■ What you will do:
Copy each line below in which the word "that" occurs.

— START Data extract —

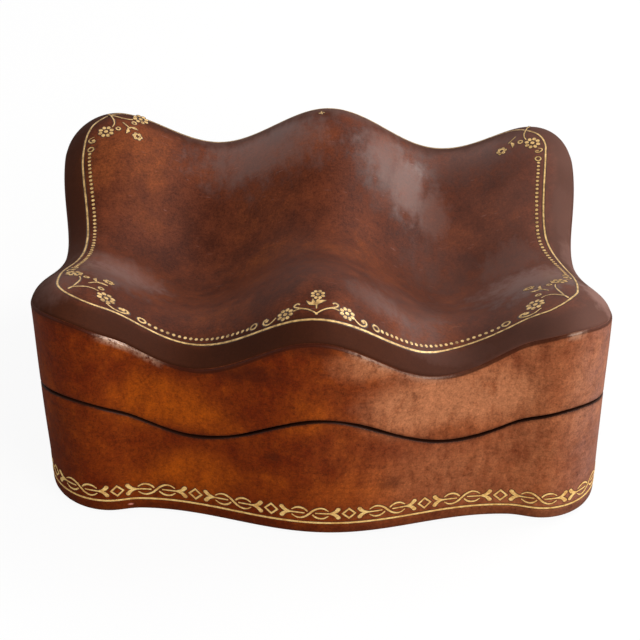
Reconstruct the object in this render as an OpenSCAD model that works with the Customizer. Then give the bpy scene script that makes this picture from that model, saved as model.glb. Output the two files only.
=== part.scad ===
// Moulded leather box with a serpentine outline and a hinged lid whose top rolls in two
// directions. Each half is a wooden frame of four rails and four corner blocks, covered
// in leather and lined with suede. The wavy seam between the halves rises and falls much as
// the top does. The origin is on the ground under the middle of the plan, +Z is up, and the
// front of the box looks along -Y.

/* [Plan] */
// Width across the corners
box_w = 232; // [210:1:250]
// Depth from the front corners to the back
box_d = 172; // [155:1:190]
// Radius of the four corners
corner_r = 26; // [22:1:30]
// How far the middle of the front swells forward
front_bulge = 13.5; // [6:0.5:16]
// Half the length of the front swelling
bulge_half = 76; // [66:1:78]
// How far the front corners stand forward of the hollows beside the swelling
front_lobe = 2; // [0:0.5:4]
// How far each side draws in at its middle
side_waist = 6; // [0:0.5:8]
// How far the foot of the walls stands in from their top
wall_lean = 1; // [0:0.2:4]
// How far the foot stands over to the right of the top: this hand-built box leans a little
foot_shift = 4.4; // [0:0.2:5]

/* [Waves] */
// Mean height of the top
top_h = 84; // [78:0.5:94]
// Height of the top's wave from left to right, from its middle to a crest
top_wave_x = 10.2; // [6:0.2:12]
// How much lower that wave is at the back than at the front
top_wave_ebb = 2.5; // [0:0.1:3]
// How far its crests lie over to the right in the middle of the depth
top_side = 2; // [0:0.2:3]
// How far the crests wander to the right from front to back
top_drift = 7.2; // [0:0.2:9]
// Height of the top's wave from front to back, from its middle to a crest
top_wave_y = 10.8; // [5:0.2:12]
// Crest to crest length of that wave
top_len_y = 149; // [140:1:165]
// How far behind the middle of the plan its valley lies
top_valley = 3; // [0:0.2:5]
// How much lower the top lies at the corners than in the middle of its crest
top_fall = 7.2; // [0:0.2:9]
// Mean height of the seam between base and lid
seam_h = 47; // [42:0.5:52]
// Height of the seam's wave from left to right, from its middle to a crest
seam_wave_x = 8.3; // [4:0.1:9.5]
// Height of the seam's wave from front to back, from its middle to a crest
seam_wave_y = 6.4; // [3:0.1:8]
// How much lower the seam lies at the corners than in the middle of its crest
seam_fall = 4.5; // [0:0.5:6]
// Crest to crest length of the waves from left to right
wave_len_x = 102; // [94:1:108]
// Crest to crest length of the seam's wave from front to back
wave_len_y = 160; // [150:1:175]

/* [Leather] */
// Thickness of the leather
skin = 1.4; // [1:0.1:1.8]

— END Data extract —

■ Solution to the exercise:
Reconstruct the object in this render as an OpenSCAD model that works with the Customizer. Then give the bpy scene script that makes this picture from that model, saved as model.glb. Output the two files only.
// How much lower that wave is at the back than at the front
// Crest to crest length of that wave